The pushy character, played by Meadows from 1963 to 1964, was far removed from the softly spoken actor from the East End of London who was privately educated thanks to a scholarship. “An agent has to be ruthless,” Meadows observed. “He has to be able to sell a thing really big, to project a somewhat exaggerated image of the artist he is pushing. And I just couldn’t do that.”
In a rare film role, alongside Mick Jagger and James Fox in the violent psychological drama Performance (1970), Meadows displayed his talent – often seen – for playing understated menace. As the besuited “Rosie” Rosebloom, he is a loyal sidekick to the gang boss Harry Flowers (acted by Johnny Shannon), his benign, laidback, “been there, seen it, done it” attitude a contrast to the sadistic gangster on the run (Fox) who finds refuge in the house of a reclusive rock star (Jagger).
In his 1999 book on the film, Mick Brown describes Rosebloom’s place in the hierarchy of Flowers’s “firm” as “the regimental sergeant-major… a stickler for procedure and correctness”.
From left: James Fox, Stanely Meadows and John Bindon in Performance – Alamy
It was very different from the part that had brought Meadows to the attention of younger viewers early in his screen career when he took the title role in the ITV children’s series Captain Quest (1956-57). The pipe-smoking captain is seen hurtling through the stratosphere in a rocket ship with his goggle-eyed 12-year-old fellow traveller, played by Nigel Lambert.
Meadows, instead of bringing chills to his audience, had to contend with eagle-eyed fans ready to fire off letters of complaint if they spotted technical errors. “Your space helmet should get fogged up from the inside when you breathe,” wrote one 13-year-old, he recalled.
Stanley Meadows was born on July 14 1931 in Stepney, East London, within the sound of Bow Bells, to Leah, née Serafan, and Edwin Meadows, who ran a sweet shop. James Cagney was his hero on visits to the cinema.
He attended Forest School in Snaresbrook, but it presented him with a dilemma. “When I was at school, I was a Cockney trying to establish myself in public school company,” he explained. “When I was at home, I was a public schoolboy trying to adjust again to life in Stepney.”
Meadows in the 1967 film The Terrornauts – Christophel / Alamy
The family moved to Bayswater when Meadows was 14 and on leaving school he went through jobs as a Brighton beach photographer, caterer, waiter, bartender, “ideas man” with an advertising agency and a shipping company’s cargo canvasser before deciding to have a go at acting professionally.
In 1953, he followed a small uncredited role as a travel agent in the film crime drama 3 Steps to the Gallows by trying his luck in Hollywood, hoping his English accent and public-school demeanour would be a magnet to American producers.
“At the first hamburger stall I visited, there was a fellow Englishman serving behind the counter,” he recalled. “He had arrived seven years earlier than I and filled with similar ambitions.
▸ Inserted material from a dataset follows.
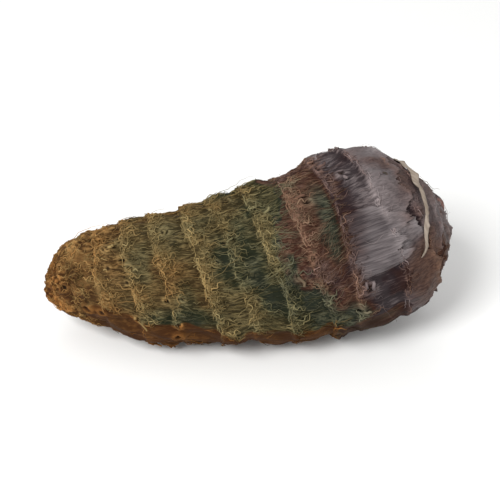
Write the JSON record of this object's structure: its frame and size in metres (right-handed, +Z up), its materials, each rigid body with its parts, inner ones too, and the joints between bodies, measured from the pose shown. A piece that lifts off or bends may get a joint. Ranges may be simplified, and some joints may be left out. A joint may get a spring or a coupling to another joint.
{
  "type": "yam tuber",
  "caption": "Tapered, ringed root tuber with a matted fibrous skin, a narrow scarred tail and a blunt budded crown, lying on its side as picked.",
  "frame": {"origin": "on the surface that the tuber lies on, under the middle of its box", "axes": "+X along the tuber from the narrow tail to the blunt crown, +Z up"},
  "size_m": [0.1262, 0.0568, 0.0542],
  "materials": {
    "skin": "dry matted root fibre, golden at the rings, olive brown between them, ochre at the tail and purple brown at the crown"
  },
  "bodies": {
    "root": {"tuber": "skin"}
  },
  "joints": []
}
It wasn’t a very encouraging welcome.”
After two months selling neckties, Meadows landed just one small part on television and decided to return home, where he trained at Rada (1953-55). Juvenile lead roles followed at Bournemouth repertory company, where the future playwright Harold Pinter was the leading man. “That’s the trouble with being so fair,” Meadows recalled. “You look like an overgrown kid all your life.”
Meadows with Felix Aylmer in The Mummy, 1959 – Everett / Alamy
His early screen parts, on ITV in 1956, were as Germans in The Last Enemy, based on the RAF Spitfire pilot Richard Hillary’s Battle of Britain memoir, and episodes of Man Trap and Secret Mission.
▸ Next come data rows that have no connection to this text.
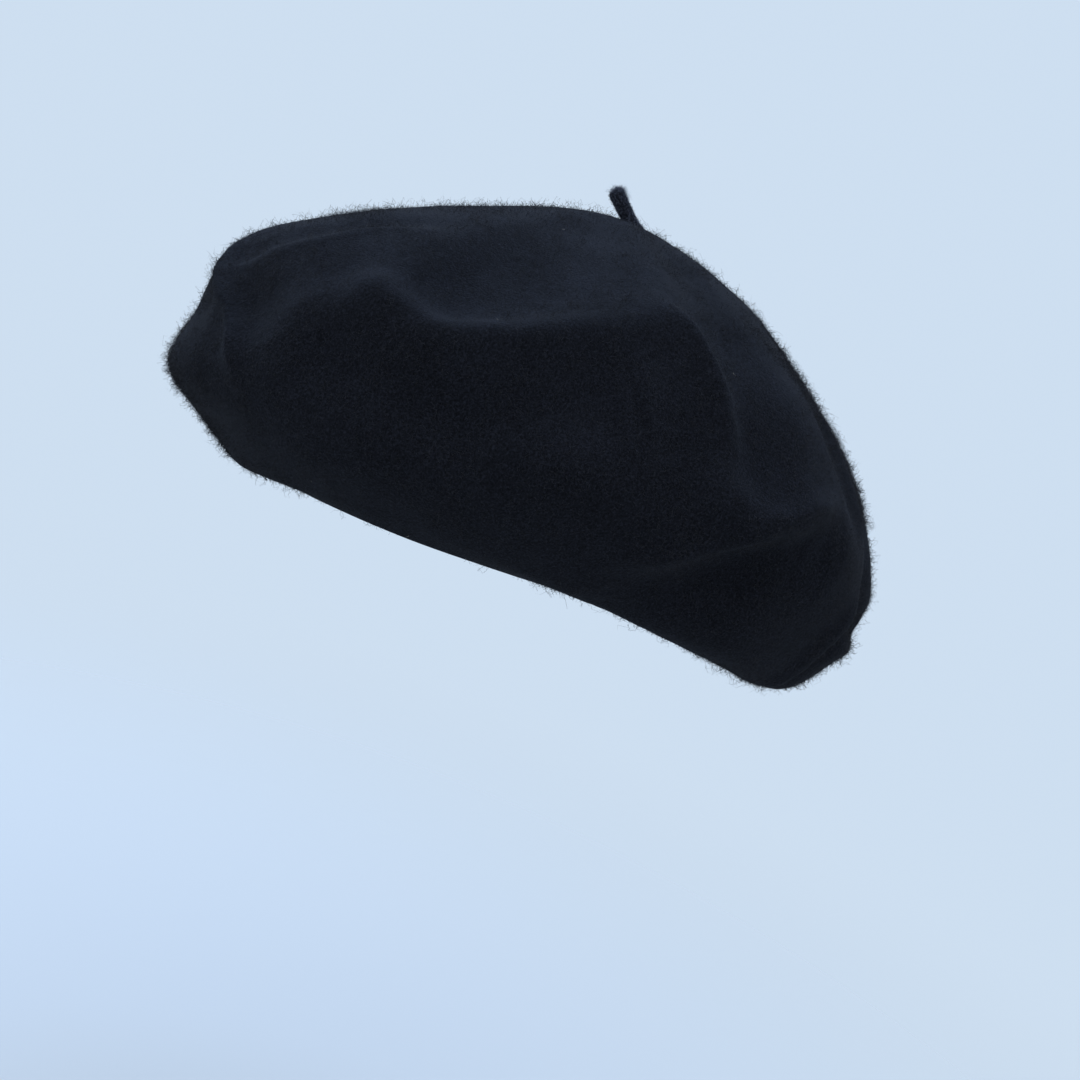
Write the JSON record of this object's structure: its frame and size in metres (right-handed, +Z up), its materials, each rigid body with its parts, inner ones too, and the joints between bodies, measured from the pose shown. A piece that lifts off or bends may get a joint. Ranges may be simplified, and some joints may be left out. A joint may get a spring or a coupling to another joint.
{
  "type": "beret",
  "caption": "Black wool-felt beret, slouched to the back as worn, with a flexing felt stalk and a ribbon sweatband inside the opening.",
  "frame": {"origin": "centre of the head opening, in the plane of the felt's edge", "axes": "+Z up through the crown, -Y the front of the hat, +X the wearer's left"},
  "size_m": [0.2563, 0.2679, 0.1441],
  "materials": {
    "felt": "matte felted wool with a short fibre nap",
    "ribbon": "ribbed grosgrain ribbon, low sheen",
    "thread": "twisted sewing thread",
    "label": "satin weave, blank"
  },
  "bodies": {
    "hat": {"felt_body": "felt", "stalk_anchor": "thread", "sweatband": "ribbon", "sweatband_stitching": "thread", "sweatband_join": "ribbon", "size_label": "label"},
    "stem": {"stalk": "felt"}
  },
  "joints": [
    {"name": "stalk_flex", "type": "hinge", "parent": "hat", "child": "stem", "pos_m": [0.00058, -0.00011, 0.12352], "axis": [0.788, -0.6157, 0], "range_deg": [-85, 28], "stiffness_Nm_per_rad": 0.002}
  ]
}
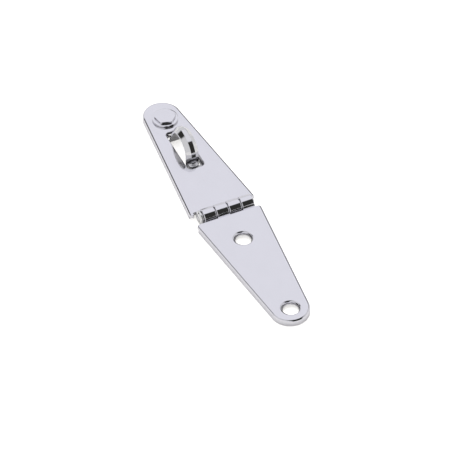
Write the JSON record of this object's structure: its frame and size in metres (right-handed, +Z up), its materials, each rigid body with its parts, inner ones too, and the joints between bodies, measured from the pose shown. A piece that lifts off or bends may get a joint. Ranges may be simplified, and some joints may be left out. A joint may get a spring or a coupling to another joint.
{
  "type": "strap hinge hasp",
  "caption": "Polished stainless strap-hinge hasp: a screwed leaf, a swinging slotted strap with a hex stud, and a padlock staple on a base plate.",
  "frame": {"origin": "on the mounting surface, midway between the tips of the two leaves with the strap closed", "axes": "+X along the hinge pin, +Y from the hinge leaf towards the strap's tip, +Z up from the mounting surface"},
  "size_m": [0.0272, 0.1306, 0.0123],
  "materials": {
    "leaf_steel": "polished stainless steel",
    "strap_steel": "polished stainless steel",
    "pin_steel": "drawn stainless rod, peened end",
    "collar_steel": "polished stainless steel",
    "staple_steel": "polished stainless steel",
    "plate_steel": "plain rolled stainless steel",
    "stud_steel": "polished stainless steel",
    "washer_steel": "plain stainless steel"
  },
  "bodies": {
    "root": {"hinge_leaf": "leaf_steel", "hinge_pin": "pin_steel", "pin_collar": "collar_steel", "staple_base_plate": "plate_steel", "padlock_staple": "staple_steel"},
    "strap": {"hasp_strap": "strap_steel", "hex_stud": "stud_steel", "stud_washer": "washer_steel"}
  },
  "joints": [
    {"name": "strap_hinge", "type": "hinge", "parent": "root", "child": "strap", "pos_m": [0, -0.0008, 0.0029], "axis": [1, 0, 0], "range_deg": [0, 170]}
  ]
}
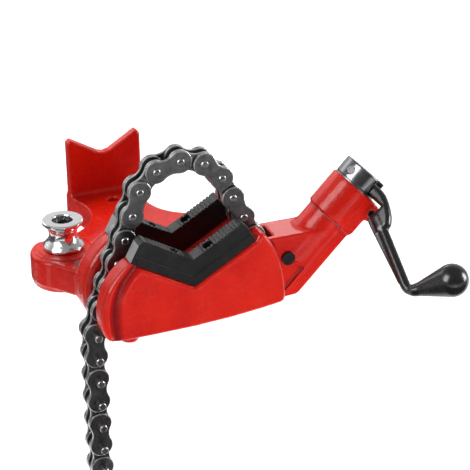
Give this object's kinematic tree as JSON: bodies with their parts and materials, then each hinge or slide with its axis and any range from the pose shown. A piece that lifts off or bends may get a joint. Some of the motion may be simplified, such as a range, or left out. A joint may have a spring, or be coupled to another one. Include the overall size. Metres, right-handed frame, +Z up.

A year later, while playing Graham Dodd on stage in John Osborne’s play The Entertainer at the Royal Court Theatre in London, Meadows understudied Laurence Olivier as Archie Rice, the washed-up music-hall performer.
He moved on to the Old Vic (1957-58) in King Lear, Hamlet and Henry VIII (as purse bearer to John Gielgud’s Cardinal Wolsey), and was soon in demand as a character actor on television, appearing mostly in dramas such as The Saint (three roles, 1963-66), Randall and Hopkirk (Deceased) (1970), The Professionals (19​82) and Minder (1984).
Among almost 100 screen roles, he was in Widows (1983), Lynda La Plante’s crime drama, as Eddie Rawlins, cousin of one of the criminals believed to have died during an armed robbery.
Occasionally, he switched to the other side of the law to play detectives in The Newcomers (1966), The Man Outside (1972) and Return of the Saint (1978), as well as the film The Night Caller (1965), and he turned to comedy on television for The Fenn Street Gang (1972), Doctor in Charge (1972) and Till Death Us Do Part (1975).
Meadows’s first two marriages, to Eva Schick in 1958 and Danielle Cathala in 1967, ended in divorce. His third wife, Annabel Bowman-Vaughan, whom he married in 2001, survives him with a son and daughter from his second marriage.